The first event was a tacos-and-beer tasting that I got a late start on, so Brix Barbecue and Four Seasons were out of their tacos before I could taste them. I found Del Norte Tacos was best with the beef brisket, although so many brisket tacos wound up dulling my taste buds. Maybe that’s why I so appreciated Mesero’s chicken tacos, which are good enough that they can even convert someone like me who doesn’t usually go in for chicken tacos. Even better came from Guapo Taco, where I took a dish that, in the darkness, looked like pork carnitas. I was disabused of my notion when I bit into the thing and got the flavor of seafood. It took a while for me to place what I was eating, which was not the right color or shape for shrimp or lobster. It was octopus tacos! I said in my review of Il Modo that octopus was the ultimate test for grillers. This came out just right, meaty and smoky in a way other seafood dishes can’t match.

Octopus (not pork carnitas) are an unusual and winning choice for Guapo Taco.

The following afternoon was an event for gameday bites, and they probably should have had a TV with a college football game on. I saw Wes Anderson’s The French Dispatch earlier in the week (stay tuned for my review later this week), and the small plates on offer reminded me of the part where Jeffrey Wright’s food critic explains the concept of “police cooking.” That and gameday food are both intended to feed people whose attention is otherwise engaged. The biggest line was for Don Artemio, which is soon to open on West 7th. Their specialty is goat tacos al pastor, and the restaurant had half a dozen goat carcasses strung up and roasting over a fire, talking about Instagrammable. I was burned out on tacos after the night before, but their tortilla chips are thick and crispy. Good chips are always an encouraging sign for a Mexican restaurant.

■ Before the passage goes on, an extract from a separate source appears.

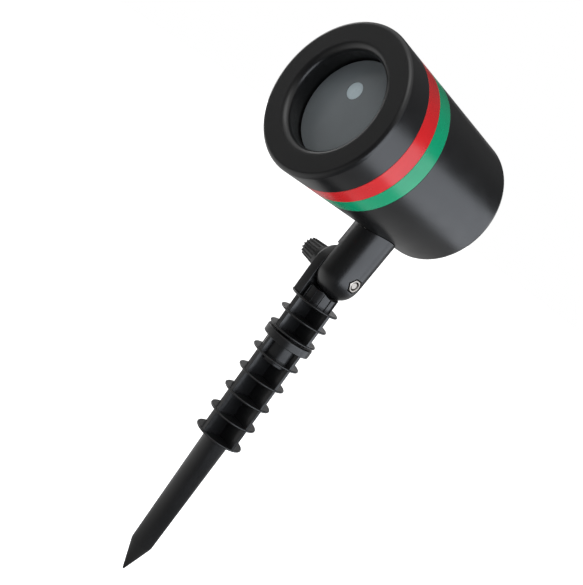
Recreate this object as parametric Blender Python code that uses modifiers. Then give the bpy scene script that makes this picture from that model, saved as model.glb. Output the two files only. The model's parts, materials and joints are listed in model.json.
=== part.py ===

Rectangle Fort Jewelry 1_4SQ (300 x 250 px)

Funky Picnic Brewery & Café put out bacon meatballs that started my afternoon out right, but they couldn’t compare to the decadence of the plate Trident Restaurant Group offered, with truffle mac and cheese alongside candied beef bacon on a skewer that made my knees go weak. Dusty Biscuit Beignets surely knows that fried dough is always good, so they served a Cajun-style savory beignet with andouille duck sausage, with a regular powdered-sugar beignet to chase that down. On a more innovative front, Waters had two kinds of grilled oysters, with a guajillo chile and lime oyster to go with a more traditional lemon butter and panko one. Austin’s Underdawgs only offers three kinds of hot dogs, and they laid out mini versions of two of them. I quite liked their Straw Dawg, with its raspberry BBQ sauce and fried onions on top, even if the bacon bits were unnecessary.

Trident Restaurant Group’s truffle macaroni and cheese and candied beef bacon was a sinful treat.
If you like your grilled oysters spicy, Waters’ guajillo chile and lime oyster is a great alternative.

The festival wound up with a Sunday brunch where the service was sit-down at outdoor tables rather than a bunch of vendor booths that one had to visit. There are advantages to this set-up, and the food was … just fine. Nothing truly failed during this five-course meal of small bites, and nothing blew my mind, either. The first course, a bacon waffle crisp with Bloody Mary jam, was too clever for its own good. The fourth course went for a Middle Eastern flavor with slow-cooked lamb dotted with pomegranate seeds. The best part was the dessert, a Carolina Gold rice pudding in a geometric crust that made it like a cheesecake. I broke the praline wafer when I removed it from the pudding, so I think I got eliminated from the Squid Game. It was paired with a cocktail made from pecan brown sugar Bourbon and amaro black tea, which wasn’t too sweet the way so many dessert cocktails are. The dessert course was by Sarah Hooton and Matthew Mobley of Hot Box Biscuit Club, which also made the gift box of two chocolate chip cookies for us to take home.

Middle Eastern and American flavors combined in the lamb dish.
A Bourbon and amaro cocktail and a rice pudding with infused plums brought the festival to a sweet end.

Anyway, the next edition of the Food + Wine Festival will be back to a spring event next March, giving me another reason to look forward to the season.